Making a move is not offensive

I really hate when I’m out, attempting to make moves on a girl and one of her friends in the group who is lacking any stimulation or flirtation for the night hones in and decides to be the bearer of her own, conjured bad news.

“Yeah my friend isn’t interested, so you best step off” is something this person would likely say, taking all her pent-up, accumulated anger out on me for innocently showing genuine interest in her friend, who was otherwise receptive up until that point.

Maybe this is just a part of the “weeding out” process, like organic chemistry for those on the pre-med track, to see how I react under pressure, but somehow I doubt it- these women are loaded and ready for a fight over anything, even non-issues.

It hasn’t just happened to me either; I’ve seen it happen to other people in other settings. The person who lays into you is most likely just angry about not doing well in classes, not getting much attention, feels she is contributing to some delusional form of loyalty by being a cock block or a combination of all of the above.

But, if the girl really wasn’t interested, and her friend says it’s best to “step off,” why wouldn’t she just tell me herself or give some kind of hint through conversation or body language?
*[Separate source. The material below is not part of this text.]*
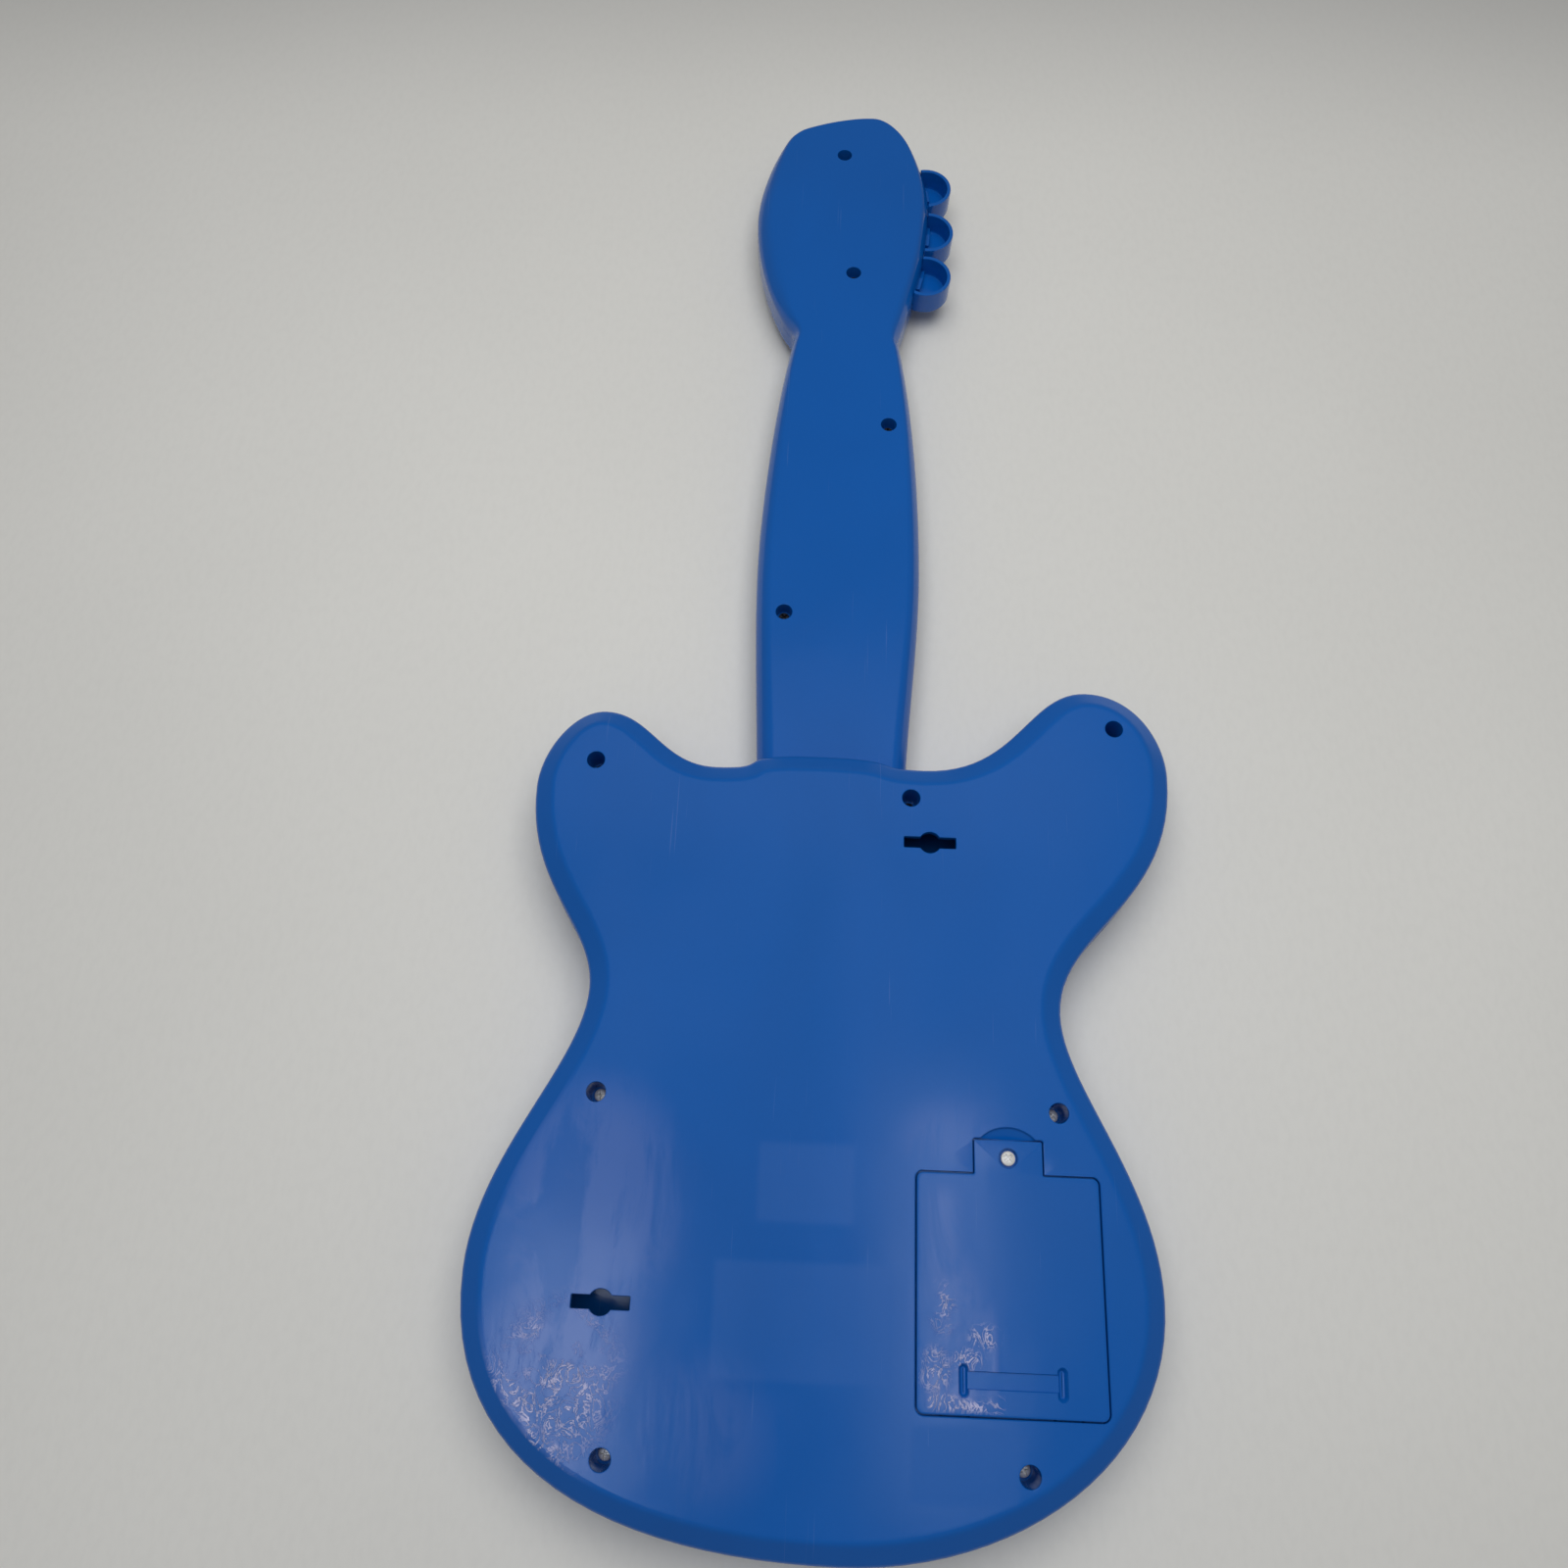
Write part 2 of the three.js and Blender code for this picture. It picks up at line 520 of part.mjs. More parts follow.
const guitar = new THREE.Group();
guitar.add(
  node('back_shell', backShell(), BLUE),
  node('front_shell', frontShell(), BLUE),
  node('tuner_pegs', tunerPegs(), BLUE),
  node('battery_door', batteryDoor(), BLUE),
  node('door_screw', doorScrew(), STEEL),
  node('pickguard', pickguardPlate(), WHITE),
  node('fretboard', fretboardPlate(), BLACK),
  node('nut', nutBlock(), WHITE),
  node('bridge', bridgeBlock(), BLACK),
  node('strum_bar', strumPaddle(), BLACK),
  node('strum_axle', rodAlongY(NECK_X, STRUM.pivotZ, STRUM.y - 28, STRUM.y + 28, 1, 10), STEEL),
  node('power_slider', powerSlider(), BLACK),
  node('power_switch', box(SWITCH.x - 4, SWITCH.x + 4, SWITCH.y - 9, SWITCH.y + 17, 7.5, 9.7), STEEL),
  node('light_lens', lightLens(), CLEAR),
  node('main_board', mainBoard(), BOARD),
  node('button_mat', box(20, 46, -151, -83, 9, 9.7), RUBBER),
  node('key_board', keyBoard(), BOARD),
  node('key_mat', box(NECK_X - 12, NECK_X + 12, keyY(4) - 12, keyY(0) + 9, 9.5, 10.3), RUBBER),
  node('speaker', speakerDriver(), BLACK),
  node('speaker_wire', speakerWire(), WIRE),
  node('battery_wire', batteryWire(), WIRE),
  node('ribbon_cable', ribbonCable(), RUBBER),
  node('contact_top_single', contact(0, 0, 1), STEEL),
  node('contact_top_pair', contact(1, 2, 1), STEEL),
  node('contact_bottom_pair', contact(0, 1, -1), STEEL),
  node('contact_bottom_single', contact(2, 2, -1), STEEL),
);
SCREWS.forEach(([x, y], i) => {
  const seat = wellFloor([x, y]) + 0.1;
  const tip = y > NUT_Y ? HEAD_FRONT_Z + 2.2 : SCREW_TIP_Z;
  guitar.add(node(`case_screw_${i + 1}`, screw(x, y, seat, SCREW_HEAD_R, tip), STEEL));
});
[0, 1, 2].forEach((i) => guitar.add(node(`battery_cell_${i + 1}`, batteryCell(i), CELL)));
KEY_COLOURS.forEach((color, i) => {
  const material = new THREE.MeshStandardMaterial({ color, roughness: 0.35 });
  guitar.add(node(`fret_key_${i + 1}`, fretKey(i), material));
});
BUTTONS.forEach((place, i) => {
  const material = new THREE.MeshStandardMaterial({ color: KEY_COLOURS[i + 1], roughness: 0.35 });
  guitar.add(node(`song_button_${i + 1}`, songButton(place), material));
});

export default guitar;
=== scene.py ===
# Toy electric guitar, lying on its front: blue two-part casing seen from its back.
# The scene is in metres; the dimensions below are millimetres and pass through MM.
import json
import math

import bmesh
import bpy
import numpy as np
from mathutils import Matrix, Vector

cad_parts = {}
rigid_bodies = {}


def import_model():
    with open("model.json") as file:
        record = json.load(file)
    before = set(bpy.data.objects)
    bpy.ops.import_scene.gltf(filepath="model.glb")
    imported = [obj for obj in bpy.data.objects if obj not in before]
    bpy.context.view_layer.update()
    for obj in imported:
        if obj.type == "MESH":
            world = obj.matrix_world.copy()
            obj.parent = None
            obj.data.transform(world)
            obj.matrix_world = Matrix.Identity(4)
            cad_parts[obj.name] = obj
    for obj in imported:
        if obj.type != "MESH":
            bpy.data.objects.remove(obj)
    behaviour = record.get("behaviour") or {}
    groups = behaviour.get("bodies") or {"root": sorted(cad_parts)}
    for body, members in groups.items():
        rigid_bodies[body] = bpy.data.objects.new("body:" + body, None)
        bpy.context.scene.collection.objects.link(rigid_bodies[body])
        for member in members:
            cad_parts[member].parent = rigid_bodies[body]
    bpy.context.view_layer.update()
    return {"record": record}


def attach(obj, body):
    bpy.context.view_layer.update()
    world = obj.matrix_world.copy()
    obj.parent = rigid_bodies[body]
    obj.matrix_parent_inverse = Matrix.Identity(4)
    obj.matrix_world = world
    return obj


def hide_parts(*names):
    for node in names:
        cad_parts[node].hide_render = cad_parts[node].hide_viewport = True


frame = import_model()

MM = 0.001

# ---- dimensions of the guitar ----
BACK_Z, NECK_Z, SEAM_Z, FRONT_Z, HEAD_FRONT_Z = 33, 23, 14, 4, 7
WALL, GAP = 2, 0.3
NECK_X, NUT_Y = -4.4, 152
WELL_R, BORE_R = 2.95, 1.7
WELL_DEPTH, NECK_WELL_DEPTH = 12, 6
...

These people on unneeded power trips need to be stopped before they isolate themselves from their friends and the opposite sex if it isn’t already too late. They’re dangerously infectious too, because if people start doing this and see it’s effective as a form of displacement (a punching bag tactic), others who are having an off night might try it out, and find one can be successful at telling off the wrong people for the wrong reasons. This usually results in some erroneous and sickeningly cathartic feeling.

Also, I never knew it was so offensive to flirt with somebody’s friends. You’d think it would actually be a high form of honor that I have deemed her acquaintances worthy of the flirty fight. So next time, you’re right, I will “step off,” and instead of being nice to a group of your friends, I should be outrageously crude, and act as a ‘roid-raging drinking machine who belches in your face and farts in the presence of women. By your reversed logic, that would be a gracious act of kindness.